Entries with model source code:
▶
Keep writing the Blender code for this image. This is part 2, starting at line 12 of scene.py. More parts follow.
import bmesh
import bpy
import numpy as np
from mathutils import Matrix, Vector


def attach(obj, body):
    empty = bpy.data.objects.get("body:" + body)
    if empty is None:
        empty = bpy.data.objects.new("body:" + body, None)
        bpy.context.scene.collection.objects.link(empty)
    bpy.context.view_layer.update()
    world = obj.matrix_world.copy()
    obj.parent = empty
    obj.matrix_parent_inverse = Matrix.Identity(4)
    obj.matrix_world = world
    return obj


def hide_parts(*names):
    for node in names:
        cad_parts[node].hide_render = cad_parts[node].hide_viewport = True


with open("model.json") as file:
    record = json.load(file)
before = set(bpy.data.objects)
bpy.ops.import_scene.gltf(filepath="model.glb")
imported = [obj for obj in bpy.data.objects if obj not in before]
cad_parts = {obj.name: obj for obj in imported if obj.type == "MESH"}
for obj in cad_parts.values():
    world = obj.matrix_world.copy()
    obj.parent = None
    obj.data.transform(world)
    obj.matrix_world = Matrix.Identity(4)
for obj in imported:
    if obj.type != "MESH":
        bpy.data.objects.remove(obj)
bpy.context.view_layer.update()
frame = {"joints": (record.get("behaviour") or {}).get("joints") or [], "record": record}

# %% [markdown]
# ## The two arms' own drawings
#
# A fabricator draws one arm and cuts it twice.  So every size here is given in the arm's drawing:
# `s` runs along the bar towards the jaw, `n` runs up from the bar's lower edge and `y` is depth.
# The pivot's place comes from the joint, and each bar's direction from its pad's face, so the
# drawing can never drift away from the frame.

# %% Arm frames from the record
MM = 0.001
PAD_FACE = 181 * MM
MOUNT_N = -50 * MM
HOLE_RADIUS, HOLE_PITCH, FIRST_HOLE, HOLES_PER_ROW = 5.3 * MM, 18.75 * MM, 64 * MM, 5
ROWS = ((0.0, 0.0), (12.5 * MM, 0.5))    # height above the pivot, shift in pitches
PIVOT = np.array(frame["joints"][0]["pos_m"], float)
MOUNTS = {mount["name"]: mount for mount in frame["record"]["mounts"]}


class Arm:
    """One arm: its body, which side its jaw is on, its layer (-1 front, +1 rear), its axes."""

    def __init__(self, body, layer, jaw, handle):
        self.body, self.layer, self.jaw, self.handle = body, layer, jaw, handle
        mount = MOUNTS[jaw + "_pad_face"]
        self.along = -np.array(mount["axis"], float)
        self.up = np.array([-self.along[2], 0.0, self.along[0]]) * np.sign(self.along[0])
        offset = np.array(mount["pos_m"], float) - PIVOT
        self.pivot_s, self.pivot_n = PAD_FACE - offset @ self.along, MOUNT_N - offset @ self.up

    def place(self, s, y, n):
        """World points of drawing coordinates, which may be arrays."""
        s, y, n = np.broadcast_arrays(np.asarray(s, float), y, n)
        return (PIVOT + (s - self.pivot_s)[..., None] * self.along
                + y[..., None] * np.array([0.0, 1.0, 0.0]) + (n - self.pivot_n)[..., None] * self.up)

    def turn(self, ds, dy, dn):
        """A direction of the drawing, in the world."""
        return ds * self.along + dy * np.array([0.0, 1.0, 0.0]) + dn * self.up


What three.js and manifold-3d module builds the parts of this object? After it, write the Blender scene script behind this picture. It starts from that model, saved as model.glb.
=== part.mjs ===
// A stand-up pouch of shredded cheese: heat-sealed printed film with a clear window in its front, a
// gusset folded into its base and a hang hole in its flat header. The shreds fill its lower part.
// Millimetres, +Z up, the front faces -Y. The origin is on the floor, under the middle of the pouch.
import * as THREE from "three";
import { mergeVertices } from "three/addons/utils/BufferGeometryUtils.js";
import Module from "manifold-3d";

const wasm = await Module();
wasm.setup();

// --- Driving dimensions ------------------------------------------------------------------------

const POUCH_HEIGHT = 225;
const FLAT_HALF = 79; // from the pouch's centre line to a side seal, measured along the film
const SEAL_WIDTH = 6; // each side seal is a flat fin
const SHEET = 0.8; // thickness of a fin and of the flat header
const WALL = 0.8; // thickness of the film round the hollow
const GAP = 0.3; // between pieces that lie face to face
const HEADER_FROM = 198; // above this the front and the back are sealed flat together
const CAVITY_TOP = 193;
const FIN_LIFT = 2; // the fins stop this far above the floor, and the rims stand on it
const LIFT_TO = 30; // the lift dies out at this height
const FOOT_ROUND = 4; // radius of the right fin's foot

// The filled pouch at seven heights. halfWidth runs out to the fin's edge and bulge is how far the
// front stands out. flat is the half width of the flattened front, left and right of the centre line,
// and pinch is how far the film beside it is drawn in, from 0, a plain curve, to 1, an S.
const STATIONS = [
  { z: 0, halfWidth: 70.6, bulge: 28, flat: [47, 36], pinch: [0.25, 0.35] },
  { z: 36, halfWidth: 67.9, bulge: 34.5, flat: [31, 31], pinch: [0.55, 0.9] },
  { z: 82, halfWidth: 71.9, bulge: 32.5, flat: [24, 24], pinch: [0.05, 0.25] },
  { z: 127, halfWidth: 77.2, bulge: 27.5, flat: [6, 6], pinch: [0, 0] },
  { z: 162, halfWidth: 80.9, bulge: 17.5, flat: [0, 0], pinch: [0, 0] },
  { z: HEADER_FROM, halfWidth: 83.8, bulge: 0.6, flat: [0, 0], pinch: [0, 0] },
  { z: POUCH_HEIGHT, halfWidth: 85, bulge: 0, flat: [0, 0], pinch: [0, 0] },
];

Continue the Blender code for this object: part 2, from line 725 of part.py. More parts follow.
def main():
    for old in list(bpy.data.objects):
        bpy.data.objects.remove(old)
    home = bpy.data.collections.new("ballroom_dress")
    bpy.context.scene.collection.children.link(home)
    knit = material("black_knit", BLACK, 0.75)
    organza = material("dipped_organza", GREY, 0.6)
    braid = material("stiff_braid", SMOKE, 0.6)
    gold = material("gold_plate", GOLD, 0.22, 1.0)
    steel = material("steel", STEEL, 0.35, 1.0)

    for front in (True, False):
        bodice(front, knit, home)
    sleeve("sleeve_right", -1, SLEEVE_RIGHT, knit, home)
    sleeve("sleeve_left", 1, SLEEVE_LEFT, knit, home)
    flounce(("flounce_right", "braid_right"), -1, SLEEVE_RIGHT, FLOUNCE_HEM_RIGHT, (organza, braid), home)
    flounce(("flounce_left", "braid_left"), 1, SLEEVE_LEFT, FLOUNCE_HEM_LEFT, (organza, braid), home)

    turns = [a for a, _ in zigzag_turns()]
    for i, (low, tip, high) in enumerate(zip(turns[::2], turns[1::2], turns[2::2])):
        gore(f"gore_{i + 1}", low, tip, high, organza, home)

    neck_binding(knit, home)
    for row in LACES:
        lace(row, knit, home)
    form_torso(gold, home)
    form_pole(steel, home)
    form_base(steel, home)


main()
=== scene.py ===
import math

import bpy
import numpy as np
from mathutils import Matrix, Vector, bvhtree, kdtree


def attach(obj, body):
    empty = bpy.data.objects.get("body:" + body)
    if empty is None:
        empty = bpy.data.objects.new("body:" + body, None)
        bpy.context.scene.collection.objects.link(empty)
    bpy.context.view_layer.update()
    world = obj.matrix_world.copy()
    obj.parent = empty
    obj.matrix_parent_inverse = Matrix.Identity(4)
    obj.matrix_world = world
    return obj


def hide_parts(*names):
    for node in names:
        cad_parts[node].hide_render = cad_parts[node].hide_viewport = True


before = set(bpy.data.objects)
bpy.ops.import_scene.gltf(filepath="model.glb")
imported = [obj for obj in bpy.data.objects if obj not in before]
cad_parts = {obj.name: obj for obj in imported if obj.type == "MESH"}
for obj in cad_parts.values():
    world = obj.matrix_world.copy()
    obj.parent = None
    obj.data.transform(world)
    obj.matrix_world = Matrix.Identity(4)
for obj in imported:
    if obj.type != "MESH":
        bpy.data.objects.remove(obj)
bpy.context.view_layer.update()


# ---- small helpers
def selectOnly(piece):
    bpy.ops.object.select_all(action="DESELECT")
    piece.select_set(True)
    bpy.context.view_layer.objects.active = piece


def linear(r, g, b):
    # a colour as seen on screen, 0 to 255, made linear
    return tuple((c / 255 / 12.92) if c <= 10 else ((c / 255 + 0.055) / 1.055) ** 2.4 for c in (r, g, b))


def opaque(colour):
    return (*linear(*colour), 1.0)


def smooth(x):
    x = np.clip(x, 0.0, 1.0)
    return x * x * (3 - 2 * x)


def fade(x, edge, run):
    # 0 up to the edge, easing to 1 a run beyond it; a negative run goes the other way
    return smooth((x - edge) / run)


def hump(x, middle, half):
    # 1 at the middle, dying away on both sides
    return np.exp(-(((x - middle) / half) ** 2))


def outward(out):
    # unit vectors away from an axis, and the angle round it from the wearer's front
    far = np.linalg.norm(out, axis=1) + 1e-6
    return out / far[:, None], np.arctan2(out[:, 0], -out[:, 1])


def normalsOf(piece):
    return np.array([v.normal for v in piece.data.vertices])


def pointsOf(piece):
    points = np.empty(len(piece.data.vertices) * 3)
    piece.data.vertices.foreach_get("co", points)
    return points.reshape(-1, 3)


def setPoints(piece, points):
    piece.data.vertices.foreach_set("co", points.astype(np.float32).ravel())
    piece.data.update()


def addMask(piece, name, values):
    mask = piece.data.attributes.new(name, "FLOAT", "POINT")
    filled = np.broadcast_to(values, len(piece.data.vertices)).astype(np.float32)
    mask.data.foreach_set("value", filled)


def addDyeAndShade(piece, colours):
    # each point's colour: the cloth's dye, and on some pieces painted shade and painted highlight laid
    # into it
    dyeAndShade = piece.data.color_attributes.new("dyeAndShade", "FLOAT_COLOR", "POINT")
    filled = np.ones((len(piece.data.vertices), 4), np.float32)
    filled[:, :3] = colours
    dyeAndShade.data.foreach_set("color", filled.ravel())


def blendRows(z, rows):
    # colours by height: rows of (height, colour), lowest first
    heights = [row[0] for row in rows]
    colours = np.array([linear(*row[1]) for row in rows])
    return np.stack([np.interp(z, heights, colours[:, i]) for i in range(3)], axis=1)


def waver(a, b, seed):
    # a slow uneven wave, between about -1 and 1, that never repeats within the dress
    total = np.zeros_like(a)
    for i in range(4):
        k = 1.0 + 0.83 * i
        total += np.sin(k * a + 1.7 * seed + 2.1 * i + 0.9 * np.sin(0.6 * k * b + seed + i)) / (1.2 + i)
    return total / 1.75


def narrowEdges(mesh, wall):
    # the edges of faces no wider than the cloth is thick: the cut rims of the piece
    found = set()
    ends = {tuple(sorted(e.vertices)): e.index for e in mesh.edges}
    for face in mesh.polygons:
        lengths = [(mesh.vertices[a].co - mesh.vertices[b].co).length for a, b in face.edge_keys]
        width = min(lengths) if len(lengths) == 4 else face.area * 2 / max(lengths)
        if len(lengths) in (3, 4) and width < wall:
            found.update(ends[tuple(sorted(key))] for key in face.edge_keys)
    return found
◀
TO BE DONE — How many lines in the data contain the string "More"? Respond with the number only.

RESPONSE FOR THIS EXERCISE — 2